Przeczytaj również: Wojna o rogale. Za bezprawne używanie nazwy "świętomarcińskie" można trafić za kratki
Piekarze znad Brdy, z Inowrocławia i z innych miast Kujaw postanowili, że piec dalej będą, ale prosić o pozwolenie kolegów po fachu z Poznania - już nie.
Podebatowali, zastanowili się: - I jest! Nasze wypieki to "rogale bydgoskie" - mówi Marian Bobkowski, właściciel piekarni i cukierni w Brzozie.
Czym się różnią od poznańskich? - Piekąc poznańskie rogale, trzeba ściśle trzymać się przepisu. Inaczej "marcinek" nie będzie "marcinkiem" - tłumaczą. - A nasze mogą być urozmaicane - zauważa Bobkowski. - Na przykład nadzienie: do białego maku możemy dodać orzechy, rodzynki, albo migdały.

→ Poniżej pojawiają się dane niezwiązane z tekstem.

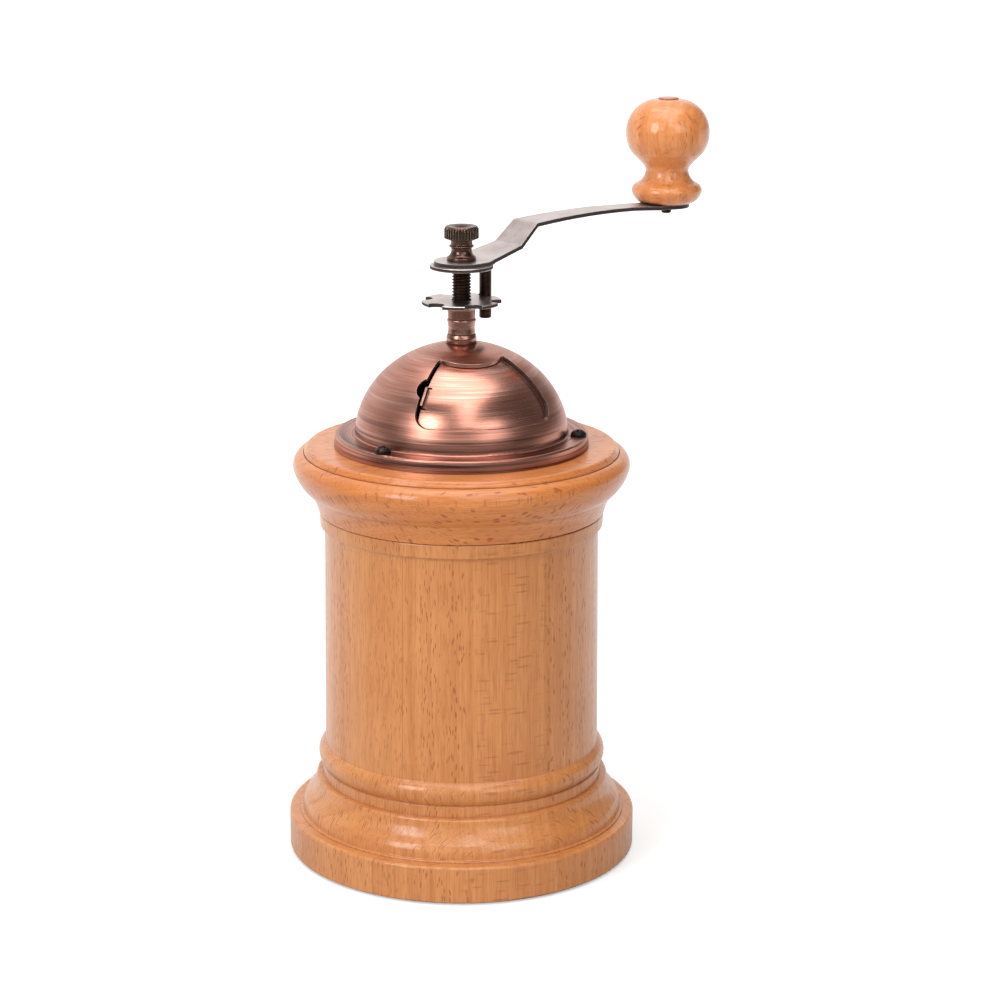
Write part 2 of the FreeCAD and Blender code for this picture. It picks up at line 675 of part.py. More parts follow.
def thrust_collar():
    """Loose sleeve with a slightly waisted barrel."""
    low = STAR_NUT_Z - 4.05
    high = STAR_NUT_Z - 0.05
    inner = THREAD_R + RUNNING_CLEARANCE
    outline = Outline(inner, low)
    outline.line(3.4, low).arc(3.6, low + 0.3, -0.06).line(3.45, low + 1.5)
    outline.arc(3.75, high - 0.5, 0.05).arc(3.45, high, -0.12).line(inner, high)
    return outline.turned()


def star_nut():
    """Conical hub under a thin disc with six wide notches for the stop post."""
    disc_z = STAR_NUT_Z + 3.8
    disc_top = disc_z + STAR_THICKNESS
    edge = 0.18
    outline = Outline(THREAD_R + RUNNING_CLEARANCE, STAR_NUT_Z)
    outline.line(3.3, STAR_NUT_Z).arc(3.5, STAR_NUT_Z + 0.2, -0.05).line(3.55, STAR_NUT_Z + 1.4)
    outline.arc(4.4, disc_z, 0.25)
    outline.line(STAR_R - edge, disc_z).line(STAR_R, disc_z + edge).line(STAR_R, disc_top - edge)
    outline.line(STAR_R - edge, disc_top).line(THREAD_R + RUNNING_CLEARANCE, disc_top)
    nut = outline.turned()
    notches = [
        rod(NOTCH_R, disc_z - 1, disc_top + 1, NOTCH_CIRCLE_R, POST_AZIMUTH + 360.0 * k / STAR_NOTCHES)
        for k in range(STAR_NOTCHES)
    ]
    return nut.cut(notches)


def stopper_plate():
    """Round plate with an ear for the stop post."""
    top = STOPPER_Z + STOPPER_THICKNESS
    edge = 0.15
    outline = Outline(0, STOPPER_Z)
    outline.line(STOPPER_R - edge, STOPPER_Z).line(STOPPER_R, STOPPER_Z + edge)
    outline.line(STOPPER_R, top - edge).line(STOPPER_R - edge, top).line(0, top)
    disc = outline.turned()
    ear = rod(2.5, STOPPER_Z, top, POST_CIRCLE_R, POST_AZIMUTH)
    plate = disc.fuse(ear)
    post_hole = rod(POST_R, STOPPER_Z - 1, top + 1, POST_CIRCLE_R, POST_AZIMUTH)
    return plate.cut([post_hole, double_d_hole(STOPPER_Z - 1, top + 1)]).removeSplitter()


def stop_post():
    """Pin riveted into the stopper plate, reaching through one notch of the star nut."""
    edge = 0.25
    outline = Outline(0, POST_END_Z)
    outline.line(POST_R - edge, POST_END_Z).line(POST_R, POST_END_Z + edge)
    outline.line(POST_R, STOPPER_Z + STOPPER_THICKNESS).line(0, STOPPER_Z + STOPPER_THICKNESS)
    post = outline.turned()
    post.translate(polar(POST_CIRCLE_R, POST_AZIMUTH, 0))
    return post


# ---- crank -----------------------------------------------------------------------------------

def crank_arm():
    """Strip with a double bend: level hub, rise, steep step, then a shallow arch to the knob."""
    top = CRANK_Z + CRANK_THICKNESS
    end_top = KNOB_Z - KNOB_GAP
    far = CRANK_LENGTH + CRANK_END_R + 1
    first_bend = 3.9
    lower_bend = (15.4, 161.9)
    upper_bend = (21.2, 167.1)
    drop = CRANK_THICKNESS
    lean = 0.5 * CRANK_THICKNESS
    arch = 0.9
    side = Outline(-CRANK_HUB_R - 1, CRANK_Z)
    side.line(first_bend + 0.2, CRANK_Z).line(lower_bend[0] + lean, lower_bend[1] - 0.95 * drop)
    side.line(upper_bend[0] + 0.75 * lean, upper_bend[1] - drop)
    side.arc(CRANK_LENGTH - 6, end_top - drop, arch).line(far, end_top - drop)
    side.line(far, end_top).line(CRANK_LENGTH - 6, end_top).arc(upper_bend[0], upper_bend[1], -arch)
    side.line(lower_bend[0], lower_bend[1]).line(first_bend, top).line(-CRANK_HUB_R - 1, top)
    strip = side.face().extrude(V(0, 20, 0))
    strip.translate(V(0, -10, 0))
    strip = soften_bends(strip, (lower_bend, upper_bend))
    plan = crank_plan(CRANK_Z - 2, KNOB_Z + 5)
    arm = strip.common(plan)
    arm = from_x_axis(arm, CRANK_AZIMUTH)
    holes = [double_d_hole(CRANK_Z - 1, top + 1)]
    pin_centre = knob_centre()
    holes.append(Part.makeCylinder(KNOB_PIN_R - 0.55, 8, V(pin_centre.x, pin_centre.y, KNOB_Z - 6), UP))
    return arm.cut(holes)


def soften_bends(strip, bends):
    """Round the creases across the strip."""
    edges = []
    for edge in strip.Edges:
        middle = edge.CenterOfMass
        across = abs(edge.tangentAt(edge.FirstParameter).y) > 0.99
        near_bend = any(math.hypot(middle.x - x, middle.z - z) < 2.0 for x, z in bends)
        if across and near_bend:
            edges.append(edge)
    return strip.makeFillet(0.9, edges)


def crank_plan(z_low, z_high):
    """Plan of the arm along +X: hub circle, tapering neck, parallel strip, round end."""
    corners = [V(x, y, z_low) for x, y in CRANK_HALF_WIDTHS]
    corners += [V(x, -y, z_low) for x, y in reversed(CRANK_HALF_WIDTHS)]
    corners.append(corners[0])
    neck = Part.Face(Part.makePolygon(corners)).extrude(V(0, 0, z_high - z_low))
    hub = Part.makeCylinder(CRANK_HUB_R, z_high - z_low, V(0, 0, z_low), UP)
    end = Part.makeCylinder(CRANK_END_R, z_high - z_low, V(CRANK_LENGTH, 0, z_low), UP)
    return neck.fuse([hub, end]).removeSplitter()


def thumb_nut():
    """Waisted nut: flared foot, thin collar, and a knurled head that is dished on top."""
    foot_z = CRANK_Z + CRANK_THICKNESS
    neck_r = 2.8
    waist_r = 2.65
    head_r = 4.46
    head_z = 164.8
    shoulder_z = 167.0
    top_z = 167.9
    dish_z = 167.1
    thread_end_z = 165.6
    knurls = 36
    knurl_r = 0.32
    outline = Outline(TOP_THREAD_R, foot_z)
    outline.line(3.5, foot_z).arc(3.76, foot_z + 0.4, -0.08).line(3.76, foot_z + 0.9)
    outline.arc(waist_r, foot_z + 2.5, 0.22).line(waist_r, foot_z + 3.2)
    # collar round the neck
    outline.line(3.2, foot_z + 3.65).line(3.2, foot_z + 3.9).line(neck_r, foot_z + 4.2)
    # head
    outline.line(neck_r, head_z - 0.7).line(head_r, head_z).line(head_r, shoulder_z)
    outline.arc(3.9, top_z, -0.12).line(3.6, top_z).arc(1.0, dish_z, -0.2)
    outline.line(0, dish_z).line(0, thread_end_z).line(TOP_THREAD_R, thread_end_z)
    nut = outline.turned()
    grooves = [
        rod(knurl_r, head_z - 1, top_z + 1, head_r + 0.02, 360.0 * k / knurls) for k in range(knurls)
    ]
    return nut.cut(grooves)


# ---- knob ------------------------------------------------------------------------------------

def knob_centre():
    return polar(CRANK_LENGTH, CRANK_AZIMUTH, 0)


def at_knob(shape):
    moved = shape.copy()
    moved.translate(knob_centre())
    return moved


def knob_pin():
    """Shouldered rivet: peened end under the arm, running length and head inside the knob."""
    arm_top = KNOB_Z - KNOB_GAP
    arm_low = arm_top - CRANK_THICKNESS
    head_z = KNOB_SOCKET_Z + 0.1
    neck_r = KNOB_PIN_R - 0.55
    outline = Outline(0, arm_low - 1.7)
    outline.line(1.1, arm_low - 1.7).line(1.3, arm_low - 1.5).line(1.4, arm_low - 0.6)
    outline.line(2.0, arm_low - 0.3).line(2.0, arm_low).line(neck_r, arm_low).line(neck_r, arm_top)
    outline.line(KNOB_PIN_R, arm_top).line(KNOB_PIN_R, head_z).line(2.5, head_z)
    outline.line(2.5, head_z + 1.0).line(0, head_z + 1.0)
    return at_knob(outline.turned())


def knob():
    """Turned grip: foot ring, waist and bulb, bored for its pin."""
    outline = Outline(KNOB_BORE_R, KNOB_Z)
    # foot ring and waist
    outline.line(6.8, KNOB_Z).arc(9.55, 170.8, -0.6).arc(8.3, 172.75, -0.35)
    outline.arc(5.8, 176.3, 0.6).arc(6.9, 178.3, 0.22).line(9.6, 181.0)
    # bulb
    outline.arc(11.3, 186.0, -0.42).arc(9.3, 192.35, -0.62).arc(PLUG_R, KNOB_TOP_Z, -0.8)
    outline.line(PLUG_R, KNOB_SOCKET_Z).line(KNOB_BORE_R, KNOB_SOCKET_Z)
    return at_knob(outline.turned())


def knob_plug():
    """Wooden plug over the pin's head, standing just proud."""
    low = KNOB_SOCKET_Z + 1.4
    proud = 0.4
    outline = Outline(0, low)
    outline.line(PLUG_R, low).line(PLUG_R, KNOB_TOP_Z + proud - 0.2)
    outline.arc(PLUG_R - 0.3, KNOB_TOP_Z + proud, -0.08).line(0, KNOB_TOP_Z + proud)
    return at_knob(outline.turned())


# ---- build every node ------------------------------------------------------------------------

BUILDERS = (
    column_body,
    base_felt,
    wood_collar,
    dome_cover,
    flange_screws,
    shutter,
    shutter_washer,
    upper_bushing,
    bushing_nut,
    hopper_funnel,
    burr_carrier,
    carrier_screws,
    outer_burr,
    inner_burr,
    drive_pin,
    burr_washer,
    burr_nut,
    spring_washer,
    burr_spring,
    spindle,
    thrust_collar,
    star_nut,
    stopper_plate,
    stop_post,
    crank_arm,
    thumb_nut,
    knob_pin,
    knob,
    knob_plug,
)

os.makedirs(NODE_FOLDER, exist_ok=True)
for build in BUILDERS:
    save(build(), build.__name__)
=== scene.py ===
import math
import random

import bpy
from mathutils import Euler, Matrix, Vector


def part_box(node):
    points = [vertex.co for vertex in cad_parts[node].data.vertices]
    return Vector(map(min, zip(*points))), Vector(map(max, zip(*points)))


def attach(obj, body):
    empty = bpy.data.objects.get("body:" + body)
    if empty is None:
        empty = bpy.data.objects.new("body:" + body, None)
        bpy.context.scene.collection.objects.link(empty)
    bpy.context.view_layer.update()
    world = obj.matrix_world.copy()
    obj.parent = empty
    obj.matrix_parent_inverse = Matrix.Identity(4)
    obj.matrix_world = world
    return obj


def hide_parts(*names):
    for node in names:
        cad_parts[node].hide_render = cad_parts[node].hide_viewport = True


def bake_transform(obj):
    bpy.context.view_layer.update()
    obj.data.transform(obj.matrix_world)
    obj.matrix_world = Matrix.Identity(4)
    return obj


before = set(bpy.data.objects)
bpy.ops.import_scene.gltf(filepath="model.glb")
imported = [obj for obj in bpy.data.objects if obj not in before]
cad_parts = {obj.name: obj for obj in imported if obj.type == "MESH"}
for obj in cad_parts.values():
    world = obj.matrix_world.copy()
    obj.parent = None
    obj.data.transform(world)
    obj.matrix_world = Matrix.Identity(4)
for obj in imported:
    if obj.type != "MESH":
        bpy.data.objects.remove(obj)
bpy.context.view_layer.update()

# Column coffee mill. Metres in the scene; textures are measured in millimetres.
# Azimuths are degrees from -Y towards +X, as seen from above.

MM = 0.001


# ---- node graphs -----------------------------------------------------------------------------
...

Taki rogal to bomba kaloryczna. Na ogół pamiętamy, że przykłądowy pączek z budyniem ma około 300 kalorii. A rogal bydgoski? Taki o wadze 300 gramów może mieć 800 kalorii! - Jeden to nie grzech - zapewnia Regina Kowalczuk, dietetyczka prowadząca poradnię na bydgoskich Wyżynach. - Około dwóch godzin jazdy rowerem, pływania albo biegania i już po 800 kaloriach ani śladu!
Oto przepis na rogala bydgoskiego:
Ciasto: litr mleka, 4 szklanki mąki wrocławskiej, 250 gramów masła, 300 gramów cukru, 8 jajek, 100 gramów drożdży, olejek cytrynowy
Nadzienie: biały mak, orzechy, rodzynki, migdały, skórka pomarańczy
Wszystkie składniki na ciasto łączymy. Musi swoje odleżeć, aby urosło. Po około 2 godzinach rozwałkowujemy je na stole. Smarujemy tłuszczem, np. masłem i czynność powtarzamy 3 razy. Ciasto w kształcie prostokąta składamy na 3 części i rozwałkowujemy. Kroimy je na trójkąty. Nadzienie: zaparzany, przekręcony przez maszynkę biały mak mieszamy z pozostałymi składnikami. Masę nakładamy na ciasto i zawijamy.
Pieczemy około 18 minut w piekarniku nastawionym na 190-200 stopni.